The Morning Report
San Diego news and info
you need to take on the day.
Wednesday, Aug. 9, 2006 | A culture of obfuscation and denial so corrupted San Diego’s financial management that its meltdown reached the historic levels of such poster children of governmental and corporate malfeasance as Orange County, Enron and WorldCom, according to a long-awaited report released Tuesday.
The report likely cements San Diego’s collapse as one of the greatest in modern municipal history, stating that eight former city staff members likely committed securities fraud in acting with “wrongful intent” to withhold important information from the investing public – a finding that could foreshadow potential enforcement actions from the Securities and Exchange Commission.
Mayor Dick Murphy and a number of current and former City Council members acted negligently in approving false financial statements released to investors, the report states, a finding that would put their behavior on the bottom rung of the three levels of potential securities fraud.
In all, the report paints the picture of a culture premised upon “non-transparency, obfuscation, and denial of fiscal reality” that repeatedly sought to delay the impact of tough decisions, ignored pertinent advice time and again, and failed to inform investors of the consequences of its actions.
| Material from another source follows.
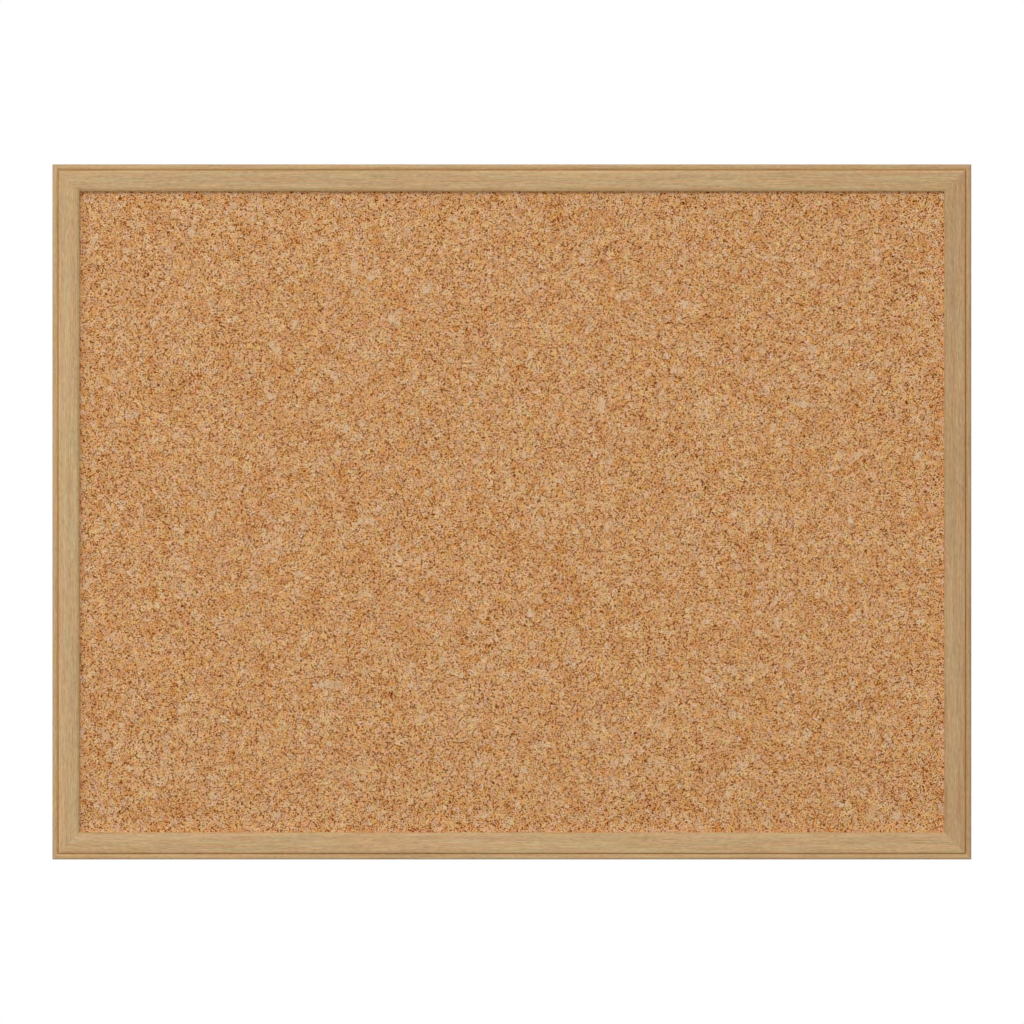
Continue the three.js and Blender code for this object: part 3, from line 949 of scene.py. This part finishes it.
def framers_point(name, finish):
    """A steel tab with a narrowed tip in the wood, rounded corners and a shallow pressed panel."""
    low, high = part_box(name)
    middle = (low + high) / 2
    size = high - low
    on_rail = size.z > size.x
    length = max(size.x, size.z)
    half = min(size.x, size.z) / 2
    tip = POINT_TIP_WIDTH / 2
    bm = bmesh.new()
    at = chain(bm, [
        (-tip, 0, 0), (tip, 0, 0), (half, 0, POINT_TIP_LENGTH), (half, 0, length - POINT_ROUNDING),
    ])
    centre = Vector((half - POINT_ROUNDING, 0, length - POINT_ROUNDING))
    last = swing(bm, at[-1], centre, (0, 1, 0), -QUARTER, CORNER_STEPS)[-1]
    centre.x = -centre.x
    start = bm.verts.new((centre.x, 0, length))
    bm.edges.new((last, start))
    last = swing(bm, start, centre, (0, 1, 0), -QUARTER, CORNER_STEPS)[-1]
    end = bm.verts.new((-half, 0, POINT_TIP_LENGTH))
    bm.edges.new((last, end))
    bm.edges.new((end, at[0]))
    thicken(bm, size.y)
    soften(bm, SHEARED_EDGE, angle=50)
    rear = max(bm.faces, key=lambda face: (round(face.normal.y, 3), face.calc_area()))
    bmesh.ops.inset_region(bm, faces=[rear], thickness=POINT_BORDER, depth=0)
    bmesh.ops.inset_region(bm, faces=[rear], thickness=POINT_PANEL_SLOPE, depth=-POINT_PANEL_DEPTH)
    inward = Vector((0, 0, MIDDLE.z - middle.z)) if on_rail else Vector((MIDDLE.x - middle.x, 0, 0))
    inward.normalize()
    outer = middle - inward * length / 2
    outer.y = low.y
    bm.transform(Matrix.Translation(outer) @ Matrix.Rotation(math.atan2(inward.x, inward.z), 4, "Y"))
    finish_piece(bm, f"{name}_tab", [finish], "board", name)


# Hangers


def strap(side, finish):
    """One steel strip folded round the ring's bar, both leaves rounded about the screw."""
    low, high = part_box(f"{side}_strap")
    half_width = (high.x - low.x) / 2
    half = LEAF_THICKNESS / 2
    loop_radius = WIRE_DIAMETER / 2 + LOOP_CLEARANCE + half
    bar = Vector(((low.x + high.x) / 2, low.y + half + loop_radius, high.z - loop_radius - half))
    end = bar.z - SCREW_BELOW_BAR - half_width - LEAF_SPARE
    tuck_middle = low.y + LEAF_THICKNESS + LEAF_SLIT + half + TUCK_RADIUS
    reach = loop_radius + TUCK_RADIUS
    wrap = math.acos((tuck_middle - bar.y) / reach)
    tuck = Vector((bar.x, tuck_middle, bar.z - reach * math.sin(wrap)))
    bm = bmesh.new()
    start = Matrix.Translation((bar.x, low.y + half, end))
    start @= Matrix.Diagonal((2 * half_width, LEAF_THICKNESS, 1, 1))
    strip = bmesh.ops.create_grid(bm, x_segments=1, y_segments=1, size=0.5, matrix=start)["verts"]
    bmesh.ops.bevel(
        bm, geom=strip, offset=LEAF_CORNER, segments=3, profile=0.5, affect="VERTICES", material=-1,
    )
    rim = [edge for edge in bm.edges if edge.is_boundary]
    rim = draw_out(bm, rim, (0, 0, bar.z - end))
    rim = bend(bm, rim, bar, (1, 0, 0), -(HALF_TURN + wrap), FOLD_STEPS)
    rim = bend(bm, rim, tuck, (1, 0, 0), wrap, BEND_STEPS)
    rim = draw_out(bm, rim, (0, 0, end - tuck.z))
    bmesh.ops.contextual_create(bm, geom=rim)
    bmesh.ops.recalc_face_normals(bm, faces=bm.faces)
    bm = cut(bm, strap_cutters(bar, half_width, end, low.y - OVERRUN, high.y + OVERRUN))
    finish_piece(bm, f"{side}_strap_hanger", [finish], "board", f"{side}_strap")


def strap_cutters(bar, half_width, end, front, back):
    """What the press takes off the strip: everything outside the rounded end, and the screw's hole."""
    screw = Vector((bar.x, front, bar.z - SCREW_BELOW_BAR))
    inner = half_width - PRESS_INSET
    outer = half_width + OVERRUN
    below = end - OVERRUN
    bm = bmesh.new()
    at = chain(bm, [(screw.x - outer, front, screw.z), (screw.x - inner, front, screw.z)])
    last = swing(bm, at[-1], screw, (0, 1, 0), -HALF_TURN, ROUND_STEPS)[-1]
    closing = chain(bm, [
        (screw.x + outer, front, screw.z), (screw.x + outer, front, below), (screw.x - outer, front, below),
    ])
    bm.edges.new((last, closing[0]))
    bm.edges.new((closing[-1], at[0]))
    thicken(bm, back - front)
    rod(bm, screw, screw + Vector((0, back - front, 0)), SCREW_DIAMETER / 2 + CLEARANCE)
    return bm


def d_ring(side, finish):
    """One bent wire, its butt ends meeting in the strap's loop."""
    low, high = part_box(f"{side}_ring")
    radius = WIRE_DIAMETER / 2
    half = (high.x - low.x) / 2 - radius
    bar = Vector(((low.x + high.x) / 2, (low.y + high.y) / 2, high.z - radius))
    bow = low.z + radius + half - bar.z
    straight = half - RING_BEND_RADIUS
    bm = bmesh.new()
    place = Matrix.Translation((RING_BUTT_GAP / 2, 0, 0)) @ Matrix.Rotation(QUARTER, 4, "Y")
    bmesh.ops.create_circle(bm, segments=WIRE_SIDES, radius=radius, matrix=place)
    rim = draw_out(bm, bm.edges[:], (straight - RING_BUTT_GAP / 2, 0, 0))
    rim = bend(bm, rim, (straight, 0, -RING_BEND_RADIUS), (0, 1, 0), QUARTER, BEND_STEPS)
    rim = draw_out(bm, rim, (0, 0, bow + RING_BEND_RADIUS))
    bend(bm, rim, (0, 0, bow), (0, 1, 0), QUARTER, BOW_STEPS)
    half_ring = bm.verts[:] + bm.edges[:] + bm.faces[:]
    bmesh.ops.mirror(bm, geom=half_ring, matrix=Matrix.Identity(4), merge_dist=RING_WELD, axis="X")
    bmesh.ops.holes_fill(bm, edges=[edge for edge in bm.edges if edge.is_boundary])
    bmesh.ops.recalc_face_normals(bm, faces=bm.faces)
    soften(bm, RING_BUTT_EDGE, angle=60)
    bm.transform(Matrix.Translation(bar))
    finish_piece(bm, f"{side}_d_ring", [finish], f"{side}_ring", f"{side}_ring")


def pan_head_screw(side, twist, finish):
    """A pan-head wood screw: a domed head with a cross recess, and a thread that runs to the tip."""
    low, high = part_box(f"{side}_screw")
    head_radius = (high.x - low.x) / 2
    axis = Vector(((low.x + high.x) / 2, 0, (low.z + high.z) / 2))
    seat = high.y - SCREW_HEAD_HEIGHT
    rim_level = seat + SCREW_HEAD_RIM
    core = axis.x + SCREW_CORE / 2
    bm = bmesh.new()
    profile = chain(bm, [
        (axis.x, low.y, axis.z), (core, low.y + SCREW_TIP, axis.z), (core, seat, axis.z),
        (axis.x + head_radius, seat, axis.z), (axis.x + head_radius, rim_level, axis.z),
    ])
    centre = Vector((axis.x, rim_level, axis.z))
    dome = swing(bm, profile[-1], centre, (0, 0, 1), QUARTER, BEND_STEPS)
    flatten = (SCREW_HEAD_HEIGHT - SCREW_HEAD_RIM) / head_radius
    bmesh.ops.scale(bm, vec=(1, flatten, 1), space=Matrix.Translation(-centre), verts=dome)
    turn(bm, axis)
    bm = cut(bm, cross_recess(axis, high.y, twist))
    crest = axis.x + SCREW_DIAMETER / 2
    foot = low.y + SCREW_TIP
    root = core - THREAD_ROOT
    ridge = chain(bm, [
        (root, foot, axis.z),
        (crest, foot + THREAD_PITCH / 4, axis.z),
        (root, foot + THREAD_PITCH / 2, axis.z),
    ])
    bm.edges.new((ridge[-1], ridge[0]))
    outline = list(dict.fromkeys(edge for vert in ridge for edge in vert.link_edges))
    end_of_ridge = bmesh.ops.contextual_create(bm, geom=outline)["faces"]
    turns = math.floor((seat - foot - THREAD_END) / THREAD_PITCH)
    bmesh.ops.spin(
        bm,
        geom=end_of_ridge,
        cent=axis,
        axis=(0, 1, 0),
        dvec=(0, THREAD_PITCH / THREAD_STEPS, 0),
        angle=FULL_TURN * turns,
        steps=THREAD_STEPS * turns,
        use_duplicate=False,
    )
    bmesh.ops.recalc_face_normals(bm, faces=bm.faces)
    finish_piece(bm, f"{side}_pan_head_screw", [finish], "board", f"{side}_screw")


def cross_recess(axis, top, twist):
    """The cross that the driver fits, turned as the screw was left."""
    bm = bmesh.new()
    for wide, deep in ((RECESS_LENGTH, RECESS_WIDTH), (RECESS_WIDTH, RECESS_LENGTH)):
        block(
            bm,
            Vector((-wide / 2, top - RECESS_DEPTH, -deep / 2)),
            Vector((wide / 2, top + OVERRUN, deep / 2)),
        )
    bm.transform(Matrix.Translation(axis) @ Matrix.Rotation(math.radians(twist), 4, "Y"))
    return bm


def bumper(side, finish):
    """A turned rubber foot with a rounded rim and a shallow dimple in its face."""
    low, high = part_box(f"{side}_bumper")
    radius = (high.x - low.x) / 2
    axis = Vector(((low.x + high.x) / 2, 0, (low.z + high.z) / 2))
    shoulder = high.y - BUMPER_ROUNDING
    flat = radius - BUMPER_ROUNDING
    bm = bmesh.new()
    profile = chain(bm, [
        (axis.x, low.y, axis.z), (axis.x + radius - BUMPER_FOOT, low.y, axis.z),
        (axis.x + radius, low.y + BUMPER_FOOT, axis.z), (axis.x + radius, shoulder, axis.z),
    ])
    corner = (axis.x + flat, shoulder, axis.z)
    rim = swing(bm, profile[-1], corner, (0, 0, 1), QUARTER, CORNER_STEPS)
    face = chain(bm, [
        (axis.x + flat * DIMPLE_RIM_SHARE, high.y, axis.z),
        (axis.x + flat * DIMPLE_FLOOR_SHARE, high.y - BUMPER_DIMPLE, axis.z),
        (axis.x, high.y - BUMPER_DIMPLE, axis.z),
    ])
    bm.edges.new((rim[-1], face[0]))
    turn(bm, axis)
    finish_piece(bm, f"{side}_rubber_bumper", [finish], "board", f"{side}_bumper", smooth=35)


# Surroundings: a pale floor, soft lamps and the camera


def make_camera():
    """A camera without perspective, straight on, that sees the board where the photograph has it."""
    data = bpy.data.cameras.new("straight_on")
    data.type = "ORTHO"
    data.ortho_scale = PHOTO_SIZE * WIDTH / (PHOTO_RIGHT - PHOTO_LEFT)
    camera = bpy.data.objects.new("straight_on", data)
    pixel = data.ortho_scale / PHOTO_SIZE
    right = (PHOTO_SIZE / 2 - (PHOTO_LEFT + PHOTO_RIGHT) / 2) * pixel
    down = (PHOTO_SIZE / 2 - (PHOTO_TOP + PHOTO_BOTTOM) / 2) * pixel
    camera.location = (right, -CAMERA_DISTANCE, MIDDLE.z - down)
    camera.rotation_euler = (QUARTER, 0, 0)
    bpy.context.scene.collection.objects.link(camera)
    bpy.context.scene.camera = camera


def make_world():
    """A white ground behind everything, and a plain soft light that is a little stronger from above."""
    world = bpy.data.worlds.new("studio")
    bpy.context.scene.world = world
    world.use_nodes = True
    nodes, links = world.node_tree.nodes, world.node_tree.links
    nodes.clear()
    direction = nodes.new("ShaderNodeTexCoord")
    split = nodes.new("ShaderNodeSeparateXYZ")
    links.new(direction.outputs["Generated"], split.inputs["Vector"])
    level = nodes.new("ShaderNodeMapRange")
    links.new(split.outputs["Z"], level.inputs["Value"])
    level.inputs["From Min"].default_value = -1.0
    level.inputs["To Min"].default_value = SKY_BELOW
    level.inputs["To Max"].default_value = SKY_ABOVE
    soft = nodes.new("ShaderNodeBackground")
    links.new(level.outputs["Result"], soft.inputs["Strength"])
    white = nodes.new("ShaderNodeBackground")
    white.inputs["Color"].default_value = (1, 1, 1, 1)

    def either_ray(first, second):
        node = nodes.new("ShaderNodeMath")
        node.operation = "MAXIMUM"
        links.new(first, node.inputs[0])
        links.new(second, node.inputs[1])
        return node.outputs["Value"]

    rays = nodes.new("ShaderNodeLightPath")
    shiny = either_ray(rays.outputs["Is Glossy Ray"], rays.outputs["Is Transmission Ray"])
    seen = either_ray(rays.outputs["Is Camera Ray"], shiny)
    either = nodes.new("ShaderNodeMixShader")
    links.new(seen, either.inputs[0])
    links.new(soft.outputs["Background"], either.inputs[1])
    links.new(white.outputs["Background"], either.inputs[2])
    output = nodes.new("ShaderNodeOutputWorld")
    links.new(either.outputs["Shader"], output.inputs["Surface"])


def make_lamp(name, location, size, watts):
    """A square soft lamp that looks at the middle of the board."""
    data = bpy.data.lights.new(name, "AREA")
    data.shape = "SQUARE"
    data.size = size
    data.energy = watts
    lamp = bpy.data.objects.new(name, data)
    lamp.location = location
    lamp.rotation_euler = (MIDDLE - Vector(location)).to_track_quat("-Z", "Y").to_euler()
    bpy.context.scene.collection.objects.link(lamp)


def make_floor():
    """A pale floor just under the board, which keeps its shadow and throws no light back up at it."""
    bm = bmesh.new()
    bmesh.ops.create_grid(bm, x_segments=1, y_segments=1, size=FLOOR_HALF)
    mesh = bpy.data.meshes.new("floor")
    bm.to_mesh(mesh)
    bm.free()
    floor = bpy.data.objects.new("floor", mesh)
    floor.location = (0, 0, cad_low.z - FLOOR_GAP)
    floor.visible_diffuse = False
    bpy.context.scene.collection.objects.link(floor)
    paint = Finish("floor_paint", roughness=0.9)
    mesh.materials.append(paint.color(tone(236, 236, 234)))


bpy.context.scene.view_settings.view_transform = "Standard"
make_camera()
make_world()
for lamp_name, (spot, width, watts) in LAMPS.items():
    make_lamp(lamp_name, spot, width, watts)
make_floor()

random.seed(7)
all_mouldings()
sheet("cork_sheet", CORK_STEP, cork_relief, "cork_face", cork_finish())
sheet("core_board", CORE_STEP, board_relief, "softboard_core", softboard_finish())
backing_board(grey_board_finish())

steel = plated_steel_finish()
for corner in ("bottom_left", "bottom_right", "top_right", "top_left"):
    v_nail(corner, steel)
for node_name in sorted(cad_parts):
    if node_name.startswith("framers_point"):
        framers_point(node_name, steel)

wire = wire_finish()
rubber = rubber_finish()
for side, twist in SCREW_TWISTS.items():
    strap(side, steel)
    d_ring(side, wire)
    pan_head_screw(side, twist, steel)
    bumper(side, rubber)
“It seems to us that no one in city government viewed himself or herself as accountable for the accuracy of the city’s financial disclosures,” said Arthur Levitt, the former SEC chairman who led the group of private consultants – known as the audit committee – in the probe that took 18 months and cost the city $20.3 million.
In light of the findings, it is unlikely that the SEC, which has been investigating City Hall since February 2004, would pursue any enforcement action against any current or former politicians unless it had unearthed distinct evidence.
“If the SEC’s investigation has produced the same evidence that Kroll has come up with and it has nothing stronger, then there’s probably no basis to proceed,” said Ed McIntyre, a securities attorney with Solomon Ward who is not involved in the investigation.
On the other hand, several former high-ranking city employees found themselves directly implicated in the report as having committed more serious levels of securities fraud.
The 266-page report, complete with about 200 more pages of appendices, issued a harsh assessment of city practices past and present, from critiques of the well-documented decisions at the pension system in 1996 to stern warnings regarding the centerpiece of Mayor Jerry Sanders’ current financial recovery plan, pension obligation bonds.
“Even today, there are serious indications that the city government has not completely come to grips with the depth of its problems and the need for fundamental reform,” Levitt said.
While oftentimes rehashing what was previously known of happenings in the pension and wastewater systems, the report offered for the first time a wide assessment on the legal culpability of key figures in the city’s financial collapse. The consultants also issued a detailed and lengthy remediation program.
They sounded an optimistic note on the future of a city with a “second chance.” However, they also chastised the city’s present-day bookkeeping and advocated that a monitor be appointed to oversee the reform efforts of the mayor and City Council. The monitor would be asked to periodically update law enforcement agencies, the SEC and the public on the progress of those efforts.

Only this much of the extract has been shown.